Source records
====================

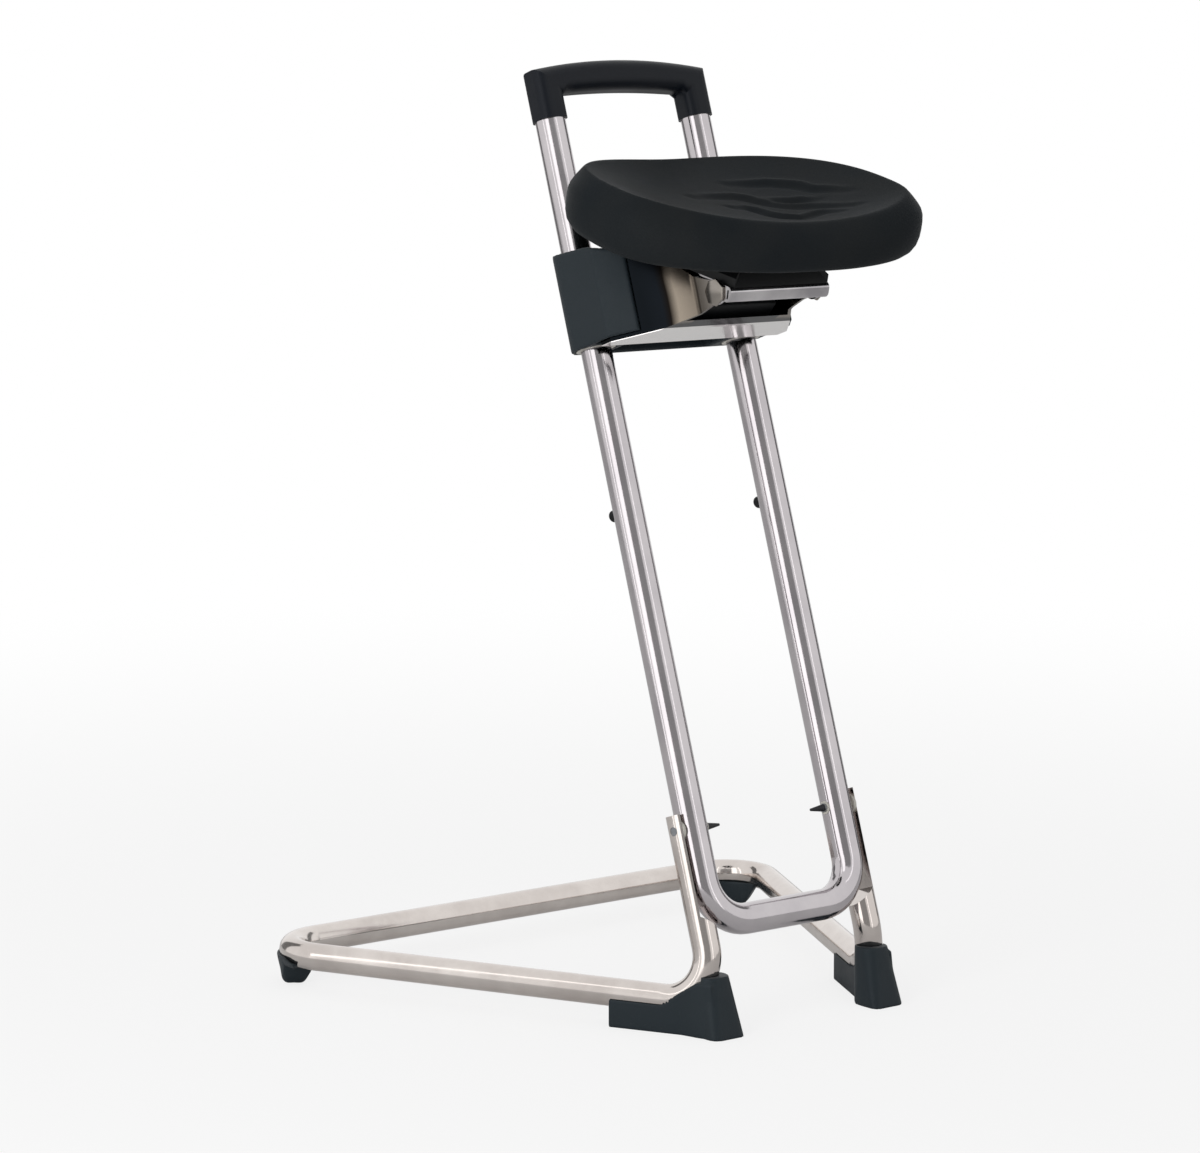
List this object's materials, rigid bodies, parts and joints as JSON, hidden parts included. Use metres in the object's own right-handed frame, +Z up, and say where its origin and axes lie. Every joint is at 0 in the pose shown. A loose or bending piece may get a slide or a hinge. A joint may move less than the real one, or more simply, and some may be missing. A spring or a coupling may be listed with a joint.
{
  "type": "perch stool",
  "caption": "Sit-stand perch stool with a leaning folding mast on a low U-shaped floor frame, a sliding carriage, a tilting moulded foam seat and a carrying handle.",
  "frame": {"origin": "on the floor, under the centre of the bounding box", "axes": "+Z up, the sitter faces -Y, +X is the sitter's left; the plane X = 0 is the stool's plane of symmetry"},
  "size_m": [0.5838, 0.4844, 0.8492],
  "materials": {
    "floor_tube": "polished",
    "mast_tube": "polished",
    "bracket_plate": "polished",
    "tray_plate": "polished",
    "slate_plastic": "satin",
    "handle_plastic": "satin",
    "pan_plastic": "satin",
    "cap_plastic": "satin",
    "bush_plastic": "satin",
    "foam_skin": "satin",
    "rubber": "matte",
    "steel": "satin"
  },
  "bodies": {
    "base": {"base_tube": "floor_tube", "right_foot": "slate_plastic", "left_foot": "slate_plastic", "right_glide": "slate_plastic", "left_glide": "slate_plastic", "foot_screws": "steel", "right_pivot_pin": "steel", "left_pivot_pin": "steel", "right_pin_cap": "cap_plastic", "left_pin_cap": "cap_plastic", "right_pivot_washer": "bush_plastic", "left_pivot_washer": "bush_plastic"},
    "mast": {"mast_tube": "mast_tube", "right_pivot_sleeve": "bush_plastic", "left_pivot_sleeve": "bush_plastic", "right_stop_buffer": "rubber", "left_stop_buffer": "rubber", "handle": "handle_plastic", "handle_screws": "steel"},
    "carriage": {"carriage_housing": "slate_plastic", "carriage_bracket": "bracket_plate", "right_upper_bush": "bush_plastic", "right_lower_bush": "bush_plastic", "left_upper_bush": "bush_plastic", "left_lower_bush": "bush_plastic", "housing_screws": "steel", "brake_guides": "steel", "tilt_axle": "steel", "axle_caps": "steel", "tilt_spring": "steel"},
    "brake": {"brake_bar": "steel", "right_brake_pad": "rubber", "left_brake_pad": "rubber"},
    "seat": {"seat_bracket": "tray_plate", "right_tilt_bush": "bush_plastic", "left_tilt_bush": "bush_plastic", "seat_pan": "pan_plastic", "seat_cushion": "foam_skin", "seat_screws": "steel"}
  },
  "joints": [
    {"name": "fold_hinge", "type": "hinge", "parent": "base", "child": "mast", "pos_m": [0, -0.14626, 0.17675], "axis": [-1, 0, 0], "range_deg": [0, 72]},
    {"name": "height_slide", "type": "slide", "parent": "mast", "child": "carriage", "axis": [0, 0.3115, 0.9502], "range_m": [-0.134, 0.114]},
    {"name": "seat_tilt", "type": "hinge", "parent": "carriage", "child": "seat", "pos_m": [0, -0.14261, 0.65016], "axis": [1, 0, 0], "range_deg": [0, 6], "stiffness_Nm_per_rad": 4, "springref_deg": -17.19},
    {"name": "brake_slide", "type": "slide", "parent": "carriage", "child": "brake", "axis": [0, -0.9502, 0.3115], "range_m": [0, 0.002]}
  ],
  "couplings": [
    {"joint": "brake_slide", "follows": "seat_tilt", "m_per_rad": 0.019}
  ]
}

====================

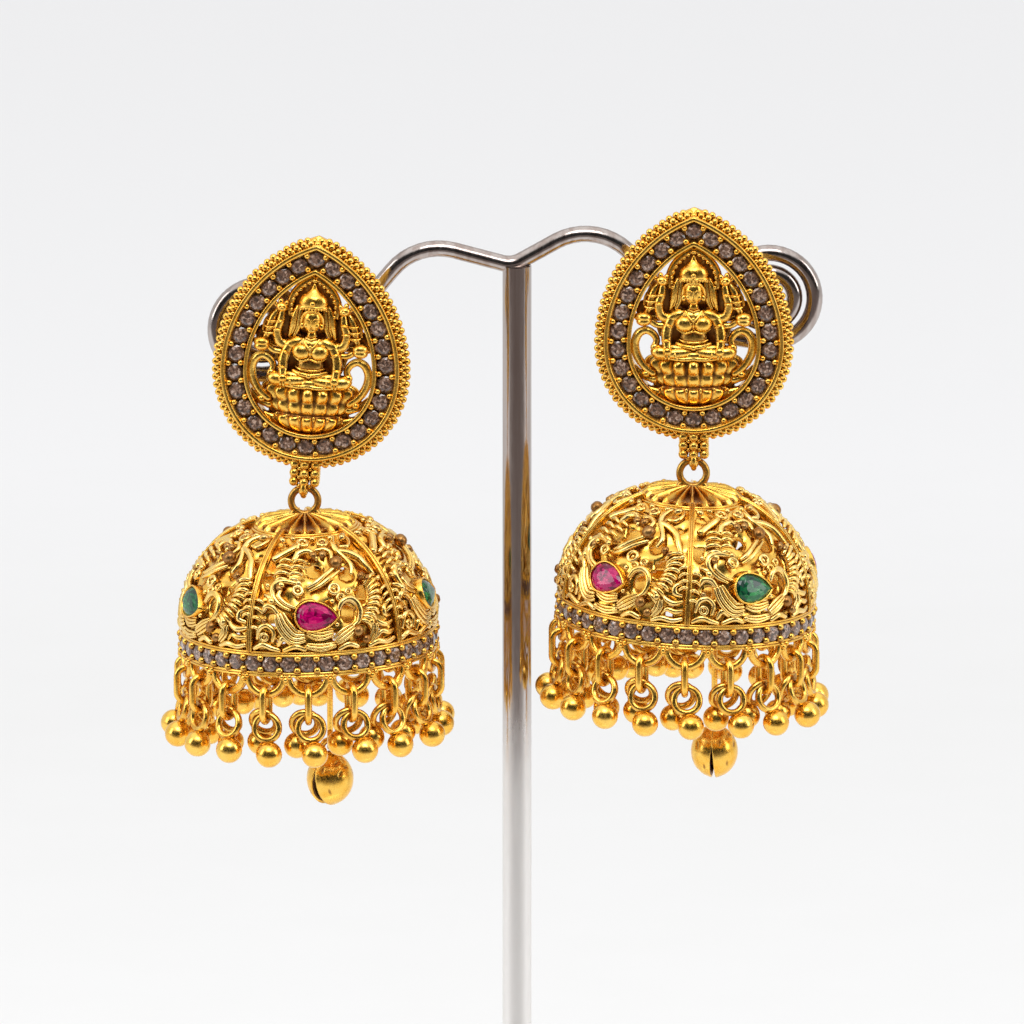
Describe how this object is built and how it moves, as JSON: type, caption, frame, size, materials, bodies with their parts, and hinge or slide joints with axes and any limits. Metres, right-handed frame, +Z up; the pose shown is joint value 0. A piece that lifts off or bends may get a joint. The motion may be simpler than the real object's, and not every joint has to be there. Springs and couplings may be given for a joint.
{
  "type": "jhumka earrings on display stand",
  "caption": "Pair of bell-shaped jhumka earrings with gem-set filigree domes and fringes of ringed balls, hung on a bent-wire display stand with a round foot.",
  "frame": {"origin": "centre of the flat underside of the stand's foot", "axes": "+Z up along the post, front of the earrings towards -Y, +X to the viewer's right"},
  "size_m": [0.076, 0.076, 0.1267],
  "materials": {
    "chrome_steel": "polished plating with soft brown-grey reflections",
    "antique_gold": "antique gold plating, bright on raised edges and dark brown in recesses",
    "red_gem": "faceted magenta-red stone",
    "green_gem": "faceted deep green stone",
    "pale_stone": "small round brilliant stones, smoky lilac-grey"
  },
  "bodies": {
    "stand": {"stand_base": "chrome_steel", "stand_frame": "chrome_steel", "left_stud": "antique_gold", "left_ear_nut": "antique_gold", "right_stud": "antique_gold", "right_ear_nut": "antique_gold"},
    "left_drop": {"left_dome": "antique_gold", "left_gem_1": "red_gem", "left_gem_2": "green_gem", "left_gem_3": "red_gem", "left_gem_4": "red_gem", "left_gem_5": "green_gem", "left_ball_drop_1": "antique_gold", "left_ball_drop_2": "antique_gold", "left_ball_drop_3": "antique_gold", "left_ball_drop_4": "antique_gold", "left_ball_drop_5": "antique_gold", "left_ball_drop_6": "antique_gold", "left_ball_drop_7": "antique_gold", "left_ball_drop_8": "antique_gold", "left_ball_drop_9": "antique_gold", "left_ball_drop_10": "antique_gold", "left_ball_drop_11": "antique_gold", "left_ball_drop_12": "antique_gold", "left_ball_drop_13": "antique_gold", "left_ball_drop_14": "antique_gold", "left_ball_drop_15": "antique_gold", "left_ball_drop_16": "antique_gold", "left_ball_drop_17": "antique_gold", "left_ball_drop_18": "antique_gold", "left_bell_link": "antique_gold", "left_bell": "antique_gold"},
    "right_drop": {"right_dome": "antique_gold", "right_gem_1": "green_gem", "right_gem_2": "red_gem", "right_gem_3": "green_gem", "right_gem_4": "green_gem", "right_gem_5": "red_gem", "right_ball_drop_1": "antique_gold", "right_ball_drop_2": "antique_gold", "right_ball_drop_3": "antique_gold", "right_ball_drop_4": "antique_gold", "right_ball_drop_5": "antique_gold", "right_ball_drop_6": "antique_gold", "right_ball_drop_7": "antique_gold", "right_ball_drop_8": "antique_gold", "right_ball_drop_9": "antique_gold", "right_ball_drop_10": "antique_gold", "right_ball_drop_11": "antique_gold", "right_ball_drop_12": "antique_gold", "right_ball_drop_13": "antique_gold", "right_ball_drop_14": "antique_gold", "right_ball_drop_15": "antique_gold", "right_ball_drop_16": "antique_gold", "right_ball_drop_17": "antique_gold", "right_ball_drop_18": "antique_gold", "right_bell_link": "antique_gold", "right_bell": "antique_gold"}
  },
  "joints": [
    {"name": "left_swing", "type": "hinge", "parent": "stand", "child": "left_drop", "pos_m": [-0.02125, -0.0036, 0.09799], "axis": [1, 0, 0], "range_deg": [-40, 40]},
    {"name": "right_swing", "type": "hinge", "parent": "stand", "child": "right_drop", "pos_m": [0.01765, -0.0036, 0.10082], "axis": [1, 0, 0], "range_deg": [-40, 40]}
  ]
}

====================

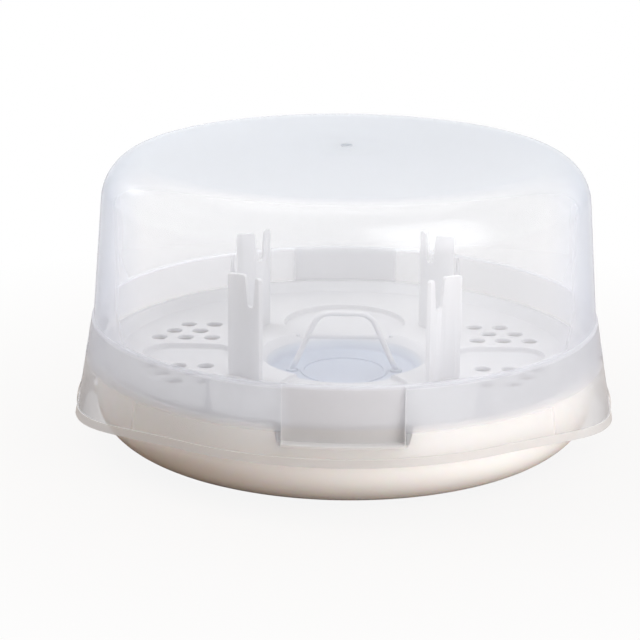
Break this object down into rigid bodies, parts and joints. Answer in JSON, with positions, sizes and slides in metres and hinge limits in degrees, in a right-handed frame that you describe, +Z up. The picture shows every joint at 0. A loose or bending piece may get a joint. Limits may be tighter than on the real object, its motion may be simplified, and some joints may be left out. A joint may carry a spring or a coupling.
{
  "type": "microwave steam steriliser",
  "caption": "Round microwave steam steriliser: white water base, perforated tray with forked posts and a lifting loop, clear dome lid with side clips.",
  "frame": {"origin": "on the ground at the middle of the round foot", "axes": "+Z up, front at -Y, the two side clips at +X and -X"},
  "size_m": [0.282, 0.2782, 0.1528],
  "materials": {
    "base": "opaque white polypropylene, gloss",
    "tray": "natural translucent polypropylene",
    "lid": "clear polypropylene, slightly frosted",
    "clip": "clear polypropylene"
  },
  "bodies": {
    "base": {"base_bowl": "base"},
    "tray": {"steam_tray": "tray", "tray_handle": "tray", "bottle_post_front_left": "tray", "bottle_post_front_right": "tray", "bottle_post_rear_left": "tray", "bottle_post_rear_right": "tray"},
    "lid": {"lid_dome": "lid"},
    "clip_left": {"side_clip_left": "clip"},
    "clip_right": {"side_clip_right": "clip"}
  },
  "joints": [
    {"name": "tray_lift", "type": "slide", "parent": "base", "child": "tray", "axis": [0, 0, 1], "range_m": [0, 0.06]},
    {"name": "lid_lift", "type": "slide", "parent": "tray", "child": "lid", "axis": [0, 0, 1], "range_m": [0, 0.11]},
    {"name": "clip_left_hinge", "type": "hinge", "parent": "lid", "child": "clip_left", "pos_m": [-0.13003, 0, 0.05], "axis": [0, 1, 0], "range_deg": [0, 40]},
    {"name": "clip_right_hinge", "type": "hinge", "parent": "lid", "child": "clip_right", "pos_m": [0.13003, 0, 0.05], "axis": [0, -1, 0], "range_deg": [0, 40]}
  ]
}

====================

WORK TO COMPLETE
From the data, collect all lines where the string "that" appears.

RESPONSE TO THIS EXERCISE
Describe how this object is built and how it moves, as JSON: type, caption, frame, size, materials, bodies with their parts, and hinge or slide joints with axes and any limits. Metres, right-handed frame, +Z up; the pose shown is joint value 0. A piece that lifts off or bends may get a joint. The motion may be simpler than the real object's, and not every joint has to be there. Springs and couplings may be given for a joint.
Break this object down into rigid bodies, parts and joints. Answer in JSON, with positions, sizes and slides in metres and hinge limits in degrees, in a right-handed frame that you describe, +Z up. The picture shows every joint at 0. A loose or bending piece may get a joint. Limits may be tighter than on the real object, its motion may be simplified, and some joints may be left out. A joint may carry a spring or a coupling.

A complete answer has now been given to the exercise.